4) I LOVE MY JOB AND MY BOSS AND BEING ABLE TO TAKE CARE OF MY KIDS FINANCIALLY. I LOVE MY PAYCHECK. Oh yeah, I said it. You heard me. I CHASE THE ALMIGHTY DOLLAR. At least by my mother's perspective.

And because of all of that - I have this little voice in the back of my head that tells me "Hey blondie - that job of yours - don't go get all attached because it can go away at any given moment ...POOF...just like that. And you'll be out on the street. How will you feed those little ragamuffins of yours - you in your Manolo's standing in line for soup. How the mighty can fall Sheri - DON'T EVER FORGET IT.

And that man you've fallen for? Yeah - he SAYS he loves you - but you fell for THAT before didn't you? How'd that work out? Sucked didn't it? Yeah he says he loves you NOW. What's his tune going to be in a year or two? You're not all that great ya know. "

I HATE THAT VOICE. And yet, I can't shut it up. I wish I could because I love my life. In this exact moment. It.Is.Wonderful. I have a beautiful home. I have a great job. AND I LOVE MY BOSS. and that paycheck has allowed me to meet every bill and have enough left over to pamper that damn car that just started acting up.

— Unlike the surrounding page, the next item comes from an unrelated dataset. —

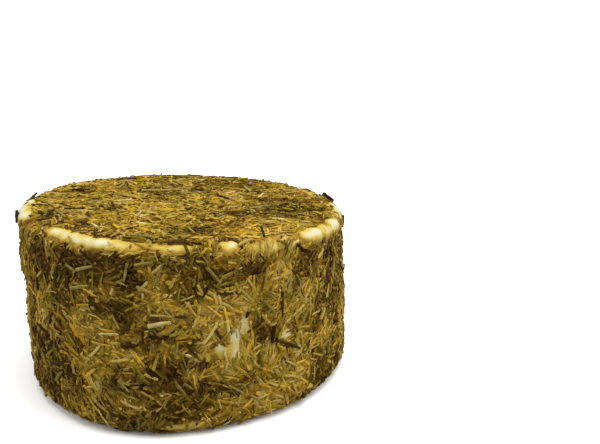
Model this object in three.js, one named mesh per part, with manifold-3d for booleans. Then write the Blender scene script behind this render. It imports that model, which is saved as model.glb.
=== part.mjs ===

And Vance. I can honestly say that I was never this happy in a relationship EVER. I fall asleep with the weight of his arm draped over me (and sometimes his leg, and sometimes, just sometimes with his light snore) and i feel SO happy and loved and complete.

I don't ever want to think of him not being in my life....and i think to myself, what a wonderful world.

OK - you KNOW what i mean.

But that voice - that GODDAM VOICE scares me. I wake up every morning thinking WHAT IF TODAY'S THE DAY? What if that bad thing happens today? I dare not type all the bad things that could possibly happen because i am THAT superstitious that if I put it out there, like a magnet - it will come to me. And every night I say my prayers and thank God, that nothing bad occurred.

HEY UNIVERSE - send me a sign it's going to be ok - i can't take stress and i can't afford Prozac.

2 comments:

Carolyn...Online said...

Isn't Prozac covered in the health plan? Just a thought.

And waiting for the other shoe to drop? I do it too. I don't think we can help it.

Rose - Watching Waves said...

I sure wish that I had an answer for you. Normally folks would say "oh, keep a gratitude journal" "Count your blessings", etc. but you already know how abundantly you're blessed; you're just in fear that it may someday go away and the retribution that was foretold by your judgemental, biased upbringing will surely come to pass.

Think of those voices and fears as rocks, a bunch of rocks that you carry around in a ratty old knapsack over your shoulder, hauling the darned things around with you every day. Now put down the knapsack and walk away. No! Don't you look back. It's not yours to carry any longer. Instead, thing of your man's arm - and sometimes his leg - wrapped around you. That's what's yours now. Amen!